Mathematically, I want to sample from p\left(f^* \mid X^*, \mathcal{D} \right) = \int p\left(f^*,\theta \mid X^*, \mathcal{D} \right) \; \mathrm{d} \theta, where \theta = \left(\sigma_{l}^{2},\sigma_{v}^{2}\right)^{\top}. In other words: I want to sample a function at a new set of points X^* given by torch.linspace(-1,1,200).

The code in your reply is for Spare GP and it only gives the expected mean and covariance.

Let me know if it’s still unclear.

Best regards,
Sunny

Sunny · April 4, 2023, 9:59pm

I could of course use torch.distribution.MultrivariateNormal. But the problem is that it perceives the covariance matrix to not be positive semi-definite.

Also, qua the documentation it’s not clear how one would actually sample from the GP posterior using Pyro’s GP module. I’m quite confused by it.

fehiepsi · April 6, 2023, 10:18am

I see. So here you’re assuming to have a collection/distribution of kernel’s hyperparameters that you want to marginalize out. Could you let me know what form the posterior is? Are they a collection of samples, or a transformed diagonal normal distribution etc.?

Either way, I think that you can just simply define a new predictive model and use Predictive, like

def new_model(X_new):
    # The following 4 lines could be optional, depending on how you define GP or perform Bayesian inference
    param1 = pyro.sample(...)
    param2 = pyro.sample(...)
    kernel = Kernel(param1, param2)
    gp = GP(kernel, X, y)
    loc, scale = gp(X_new, full_cov=False)  # set False to avoid singular issues
    return pyro.sample("y_new", dist.Normal(loc, scale))

Sunny · April 8, 2023, 7:52pm

I have tried to work on it for a couple of days without look.

“So here you’re assuming to have a collection/distribution of kernel’s hyperparameters that you want to marginalize out.”
Yes, I want to marginalize out the kernel’s hyperparameter.
I have a collected of posterior samples for the hyperparameters \theta = \left(\sigma_{l}^{2},\sigma_{v}^{2}\right)^{\top} which I got via NUTS, and I have these posterior samples of the hyperparameters stored in a PyTorch tensor. Also, I do not see how the posterior hyperparameters samples are included in your code. Doesn’t one need to tell Pyro were the posterior hyperparameters samples are?

“Could you let me know what form the posterior is?”
I’m not sure which posterior you are referring to and I’m not sure what you mean by “form”. Also, remember that there are the GP posterior and the posterior over the hyperparameters. What I’m trying to do is to find the GP posterior predictive distribution using the posterior hyperparameters samples (I have 1000 such samples) which I got NUTS.

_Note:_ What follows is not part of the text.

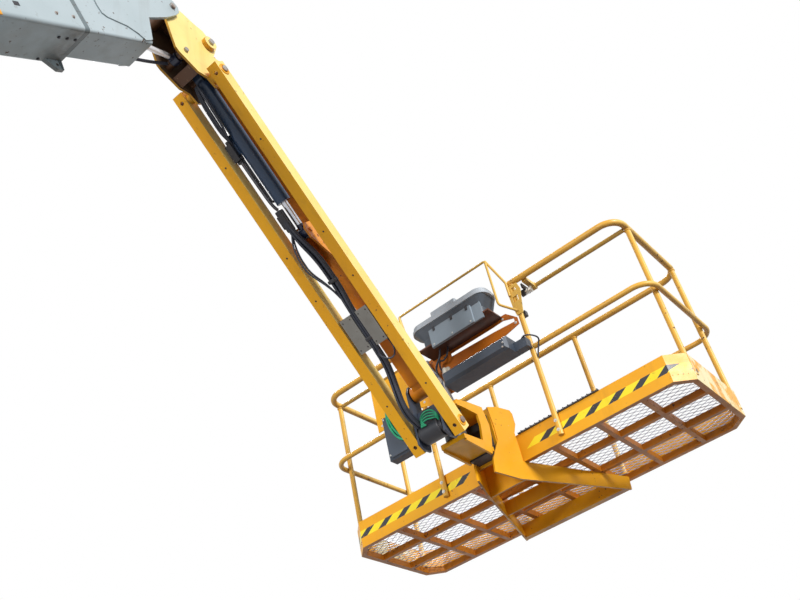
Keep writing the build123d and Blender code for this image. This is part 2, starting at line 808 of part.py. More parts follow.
# Dark block that joins the yoke to the platform's bracket.
YOKE_BLOCK = (
    (-250, 70),
    (-214, 70),
    (-200, 136),
    (-190, 217),
    (-214, 300),
    (-150, 300),
    (-150, 20),
    (-250, 20),
)
with BuildPart() as yoke_block:
    with BuildSketch(deck_side()):
        with BuildLine():
            Polyline(*YOKE_BLOCK, close=True)
        make_face()
    extrude(amount=YOKE_IN - PIN_GAP, both=True)
    add(rotator_yoke.part, mode=Mode.SUBTRACT)
    add(platform_bracket.part, mode=Mode.SUBTRACT)
yoke_block.part.label = "yoke_block"
export_step(yoke_block.part, "parts/yoke_block.step")

# Floor: a frame of bars, a sheet of mesh on it and the toe board round both.
CROSS_BARS = 7
CROSS_FIRST = -920
CROSS_STEP = 295
LONG_BARS = (300, 590)
BAR_W = 30
BAR_H = 40
CUT_SHARE = 2 - sqrt(2)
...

fehiepsi · April 9, 2023, 2:56am

The Predictive api requires posterior samples to be a dictionary, with keys are variable names and values are corresponding tensors. There are some other notions of posteriors like custom guide, auto guides, etc.

In my code, you can replace param1, param2 by hyperparameters sigma/theta etc.

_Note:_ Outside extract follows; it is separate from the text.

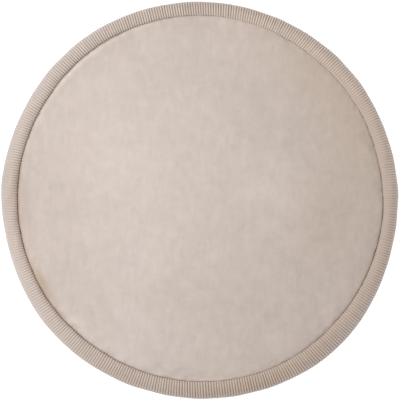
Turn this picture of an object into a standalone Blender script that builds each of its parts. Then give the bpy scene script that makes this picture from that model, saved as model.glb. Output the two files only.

Sunny · April 9, 2023, 9:12pm

If I use pyro.sample instead of pyro.nn.PyroSample, NUTS will not run.

fehiepsi · April 10, 2023, 1:18am

As mentioned in the code, the details depend on how you define the model and perform inference. I just posted a pseudocode to use with Predictive, not NUTS.

To draw samples from p(f^* | \theta, X^*,\mathcal{D})q(\theta | \mathcal{D}), we need to construct the corresponding model model. p(f^* | \theta, X^*,\mathcal{D}) is defined by the Normal distribution with parameters obtained from the gp(X^*) call. That’s what new_model is doing. You can define sample statements for q(\theta | \mathcal{D}), then provide corresponding posterior samples for \theta through the posterior_samples argument of Predictive.

Sunny · April 11, 2023, 11:05pm

Alright, I think I have done it. But the output y_new_samples = predictive(X_new)["y_new"], where X_new = torch.tensor(-1,1,100), is not what I expected. I get a PyTorch tensor with shape (1000,100). The size of the first dimension comes from there being 1000 posterior samples of the hyperparameters and 100 comes from the length of X_new.

Is this what you will expect?

fehiepsi · April 12, 2023, 9:09pm

Yes, that is expected to me.

Sunny · April 12, 2023, 11:31pm

Alright. I thought that it will do the integration itself. But it’s not really a problem in anyway, you just have to do the integration yourself., i.e. take the mean over the hyperparameters.